> _Job_: The entire listing is to be repeated verbatim.

> _Information shown_:

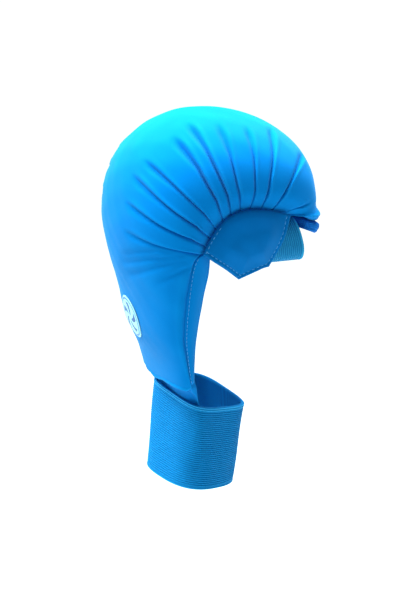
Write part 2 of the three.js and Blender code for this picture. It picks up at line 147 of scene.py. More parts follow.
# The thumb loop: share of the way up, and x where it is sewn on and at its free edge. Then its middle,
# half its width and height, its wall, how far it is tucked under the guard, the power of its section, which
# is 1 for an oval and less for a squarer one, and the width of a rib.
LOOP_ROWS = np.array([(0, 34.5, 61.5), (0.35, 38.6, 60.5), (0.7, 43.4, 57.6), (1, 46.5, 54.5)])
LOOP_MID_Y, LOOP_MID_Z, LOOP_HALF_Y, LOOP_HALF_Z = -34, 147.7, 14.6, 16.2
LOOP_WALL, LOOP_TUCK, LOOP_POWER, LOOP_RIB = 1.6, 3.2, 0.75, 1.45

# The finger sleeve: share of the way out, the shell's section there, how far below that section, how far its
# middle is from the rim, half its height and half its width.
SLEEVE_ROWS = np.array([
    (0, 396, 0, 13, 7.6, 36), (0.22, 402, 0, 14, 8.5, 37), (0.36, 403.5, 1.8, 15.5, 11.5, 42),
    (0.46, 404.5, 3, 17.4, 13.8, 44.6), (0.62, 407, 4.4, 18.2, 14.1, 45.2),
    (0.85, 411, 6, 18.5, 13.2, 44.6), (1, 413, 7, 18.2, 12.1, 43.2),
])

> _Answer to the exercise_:
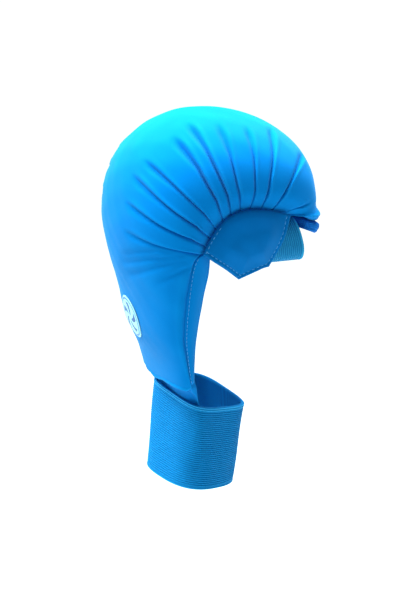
Write part 2 of the three.js and Blender code for this picture. It picks up at line 147 of scene.py. More parts follow.
# The thumb loop: share of the way up, and x where it is sewn on and at its free edge. Then its middle,
# half its width and height, its wall, how far it is tucked under the guard, the power of its section, which
# is 1 for an oval and less for a squarer one, and the width of a rib.
LOOP_ROWS = np.array([(0, 34.5, 61.5), (0.35, 38.6, 60.5), (0.7, 43.4, 57.6), (1, 46.5, 54.5)])
LOOP_MID_Y, LOOP_MID_Z, LOOP_HALF_Y, LOOP_HALF_Z = -34, 147.7, 14.6, 16.2
LOOP_WALL, LOOP_TUCK, LOOP_POWER, LOOP_RIB = 1.6, 3.2, 0.75, 1.45

# The finger sleeve: share of the way out, the shell's section there, how far below that section, how far its
# middle is from the rim, half its height and half its width.
SLEEVE_ROWS = np.array([
    (0, 396, 0, 13, 7.6, 36), (0.22, 402, 0, 14, 8.5, 37), (0.36, 403.5, 1.8, 15.5, 11.5, 42),
    (0.46, 404.5, 3, 17.4, 13.8, 44.6), (0.62, 407, 4.4, 18.2, 14.1, 45.2),
    (0.85, 411, 6, 18.5, 13.2, 44.6), (1, 413, 7, 18.2, 12.1, 43.2),
])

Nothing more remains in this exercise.